Whenever conversation comes around to the topic of taxation, I think of our “founding fathers”, who went to war (supposedly) over an effective tax rate of about 1%. Imagine their outrage at our current taxes! Since our exit tax is not unique, California is now exploring a mileage tax. It is not enough that we pay exorbitant vehicle registration fees every year (in total, about $8B per year), vehicle emissions testing fees every other year, $1.04 + 2.25% of the purchase price on every gallon of gas, taxes/fees on oil and oil disposal, taxes/fees on tires and tire disposal, now they want to bill us for every mile we drive. Well, I don’t mind. I’m sure the money will be spent wisely and on good causes.
You see, every nightmare you are describing has either been tried here or is about to be. Back in the 70s Britons weren’t allowed to take more than £50 out of the country. Exit taxes are about to be introduced, as is a mileage tax. And we pay about £1.85 for a litre of fuel — £100 on an average tankful. Please don’t gloat.

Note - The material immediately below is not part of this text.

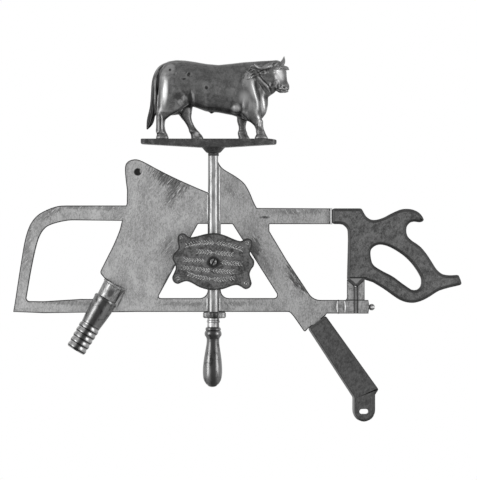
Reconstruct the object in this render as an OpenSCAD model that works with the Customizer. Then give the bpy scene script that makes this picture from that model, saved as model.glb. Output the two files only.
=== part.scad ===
// Butcher's trade sign: cleaver, bow saw, knife and sharpening steel joined in one plane, with
// a bull on a platform at the head of the steel and a plaque turning on a screw at the centre.
// X runs right, Y runs back and Z runs up. The origin is on the axis of the hanging hole in the
// cleaver's corner, in the middle of the plates' thickness.

/* [Plates] */
// Thickness of the two flat plates
plate_t = 8; // [6:0.5:10]
// Diameter of the hanging hole in the cleaver's corner
hole_d = 9.2; // [7:0.2:11]
// Metal left behind the hanging hole, which is blind
hole_floor = 2; // [1:0.5:2.5]
// Clearance round a plate where a slot takes it
slot_clear = 0.15; // [0.05:0.05:0.3]
// Top edge of the saw's upper bar, left of the cleaver
left_bar_z = -53.6; // [-58:0.2:-50]
// Height of the saw's upper bar
upper_bar_h = 25.2; // [22:0.2:28]
// Bottom edge of the saw's lower bar
lower_bar_z = -223.8; // [-228:0.2:-219]
// Height of the saw's lower bar
lower_bar_h = 22; // [19:0.2:24]
// Step down of the bars on the right side of the sign
right_drop = 3; // [1:0.2:5]
// Radius of the two fillets beside the steel in the middle windows
fillet_r = 13; // [8:0.5:15]
// Distance from the hanging hole to the bow's outermost point
bow_reach = 199.2; // [192:0.4:204]
// Length of the saw's upper bar from the steel's axis to its handle
bar_reach = 186.5; // [184:0.5:194]

/* [Steel] */
// Distance from the hanging hole to the axis of the steel
rod_x = 121; // [118:0.5:124]
// Diameter of the rod at its head
rod_head_d = 17; // [14:0.2:18.6]
// Diameter of the rod at the guard
rod_foot_d = 18.8; // [17:0.2:20]
// Metal left in the rod between its two grooves
rod_core = 9; // [8:0.5:11]
// Diameter of the spigot that enters the platform's boss
spigot_d = 9; // [7:0.2:10]
// Lean of the handle below the guard, in degrees
handle_lean = 0.9; // [0:0.1:2]
// Width over the guard's lobes
guard_w = 36.8; // [32:0.2:42]
// Distance from the steel's axis to the middle of the guard's lobes
guard_off = 1.6; // [0:0.2:2.4]
// Height of the guard
guard_h = 10; // [7:0.2:12]
// Height of the ferrule
ferrule_h = 14.2; // [11:0.2:18]
// Diameter of the ferrule
ferrule_d = 19.2; // [16:0.2:21]
// Length of the turned handle without its button
handle_l = 92; // [80:1:105]
// Largest diameter of the turned handle
handle_d = 31; // [26:0.5:33]
// Diameter of the tang inside the handle
tang_d = 7; // [5:0.2:8]
// Length of the tang inside the handle
tang_l = 62; // [40:1:70]
// Diameter of the button at the handle's end
button_d = 16; // [8:0.5:18]

/* [Platform] */
// Height of the platform's top above the origin
platform_z = 52.8; // [51:0.2:58]
// Length of the platform
platform_l = 216.8; // [200:0.4:230]
// Depth of the platform
platform_w = 58; // [50:1:68]
// Thickness of the platform at its ends
platform_end_t = 8.4; // [6:0.2:10]
// Thickness of the platform at the boss
platform_mid_t = 13.2; // [11:0.2:15]
// Distance from the platform's middle to the steel's axis
platform_off = 7.5; // [5:0.5:10]
// Radius of the boss where it meets the platform
boss_top_r = 22; // [16:0.5:24]
// Radius of the boss at its lower end
boss_low_r = 11; // [9:0.2:12]
// Height of the boss below the platform
boss_h = 9.2; // [8:0.2:12]
// Height of the nut under the boss
nut_h = 4.6; // [3:0.2:6]
// Width across the nut's corners
nut_d = 17.4; // [15:0.2:19]
// Diameter of the small plug in the platform's front edge
plug_d = 4.6; // [3:0.2:5]
// Diameter of the screws that hold the hooves
hoof_screw_d = 4; // [3:0.2:5]

/* [Bull] */
// Height of the plane where a hind leg is joined on, above the platform
hind_joint = 34; // [32:0.5:36]
// Height of the plane where a foreleg is joined on, above the platform
fore_joint = 24; // [22:0.5:26]
// Distance from the bull's middle plane to the middle of a leg
leg_y = 14; // [12:0.5:16]
// Half of the belly's width
belly_r = 28; // [24:0.5:32]
// Turn of the head towards the viewer, in degrees
head_turn = 40; // [34:1:44]

/* [Plaque] */
// Width of the plaque over its sides
plaque_w = 130; // [115:1:140]
// Height of the plaque at its middle
plaque_h = 92; // [84:1:100]
// Thickness of the plaque
plaque_t = 5; // [3.5:0.5:7]
// Gap from the steel's surface to the back of the plaque
plaque_gap = 6; // [4:0.5:9]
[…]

£1.85 per litre? That equates to about $9.40 per gallon! And I thought our price of $6.50 was disgusting (it is). I remember my mother leaving the four of us in the old Chevrolet Sport Suburban station wagon to pay for gas with a $10 bill, filling the tank and going back for her change! Now for the same price you get one gallon! When was the last time you compared inflation from 1850 to 1900 with that from 1950 to 2000 (10% vs 2000%)? Three cheers for modern governments!
There must be a hotline between Sacramento and London, where these devilish ideas are discussed.
The first gallon of gas I bought in the US cost 27 cents. That was 1973. Then it went up a bit, and I my girlfriend complained that one day the price would go to $1 a gallon, and then no one would be able to afford to drive.